Recorded data:
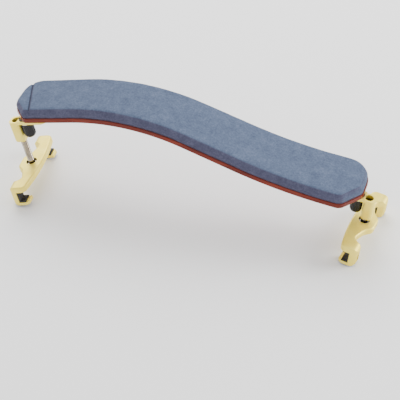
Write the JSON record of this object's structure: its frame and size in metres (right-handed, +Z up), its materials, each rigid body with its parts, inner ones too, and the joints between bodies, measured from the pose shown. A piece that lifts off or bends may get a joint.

...

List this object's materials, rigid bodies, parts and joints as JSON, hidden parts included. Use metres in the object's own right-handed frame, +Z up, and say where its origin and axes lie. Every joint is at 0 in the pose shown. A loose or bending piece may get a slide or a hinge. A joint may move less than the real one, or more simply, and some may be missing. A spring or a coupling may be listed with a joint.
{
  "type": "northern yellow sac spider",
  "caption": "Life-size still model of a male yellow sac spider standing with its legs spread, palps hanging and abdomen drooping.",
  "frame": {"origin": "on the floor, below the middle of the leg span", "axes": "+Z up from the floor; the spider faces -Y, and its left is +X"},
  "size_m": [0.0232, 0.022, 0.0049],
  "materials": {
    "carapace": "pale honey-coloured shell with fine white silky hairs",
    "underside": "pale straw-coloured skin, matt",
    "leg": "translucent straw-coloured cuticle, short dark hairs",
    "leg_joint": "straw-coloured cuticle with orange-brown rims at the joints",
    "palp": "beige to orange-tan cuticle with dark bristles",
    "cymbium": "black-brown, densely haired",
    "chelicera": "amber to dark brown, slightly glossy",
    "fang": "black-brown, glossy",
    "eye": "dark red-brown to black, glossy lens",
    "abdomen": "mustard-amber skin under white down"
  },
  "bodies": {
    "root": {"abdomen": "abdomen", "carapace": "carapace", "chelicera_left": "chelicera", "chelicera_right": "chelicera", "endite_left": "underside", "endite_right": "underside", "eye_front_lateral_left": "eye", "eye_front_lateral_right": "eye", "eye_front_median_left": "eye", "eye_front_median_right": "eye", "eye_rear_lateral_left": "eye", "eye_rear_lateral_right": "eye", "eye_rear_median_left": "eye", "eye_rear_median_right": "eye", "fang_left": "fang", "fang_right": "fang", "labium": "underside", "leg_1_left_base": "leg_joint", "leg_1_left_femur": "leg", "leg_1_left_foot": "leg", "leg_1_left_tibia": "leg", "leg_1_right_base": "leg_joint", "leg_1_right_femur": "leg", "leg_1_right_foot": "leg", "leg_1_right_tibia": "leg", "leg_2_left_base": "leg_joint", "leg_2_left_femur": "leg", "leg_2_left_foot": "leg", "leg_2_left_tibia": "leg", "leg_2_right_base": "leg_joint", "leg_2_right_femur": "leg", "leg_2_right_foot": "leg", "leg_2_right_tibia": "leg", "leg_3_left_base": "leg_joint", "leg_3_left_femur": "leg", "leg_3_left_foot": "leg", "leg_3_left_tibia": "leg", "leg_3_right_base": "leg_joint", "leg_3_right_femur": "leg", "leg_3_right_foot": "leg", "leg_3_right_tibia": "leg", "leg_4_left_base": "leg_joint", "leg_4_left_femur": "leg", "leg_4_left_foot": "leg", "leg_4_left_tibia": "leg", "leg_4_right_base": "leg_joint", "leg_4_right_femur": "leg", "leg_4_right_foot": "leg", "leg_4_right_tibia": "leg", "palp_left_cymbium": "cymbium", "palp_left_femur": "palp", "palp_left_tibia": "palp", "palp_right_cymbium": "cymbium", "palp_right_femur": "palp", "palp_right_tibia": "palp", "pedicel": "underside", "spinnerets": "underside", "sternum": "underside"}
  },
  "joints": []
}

* * *

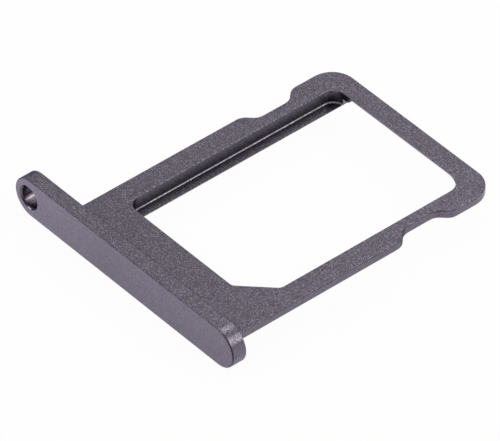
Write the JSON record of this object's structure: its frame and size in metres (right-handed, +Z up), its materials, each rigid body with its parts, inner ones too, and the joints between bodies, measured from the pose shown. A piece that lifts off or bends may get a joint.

Brief: Show all lines in the entries above where the word "axes" appears.

Answer:
List this object's materials, rigid bodies, parts and joints as JSON, hidden parts included. Use metres in the object's own right-handed frame, +Z up, and say where its origin and axes lie. Every joint is at 0 in the pose shown. A loose or bending piece may get a slide or a hinge. A joint may move less than the real one, or more simply, and some may be missing. A spring or a coupling may be listed with a joint.
  "frame": {"origin": "on the floor, below the middle of the leg span", "axes": "+Z up from the floor; the spider faces -Y, and its left is +X"},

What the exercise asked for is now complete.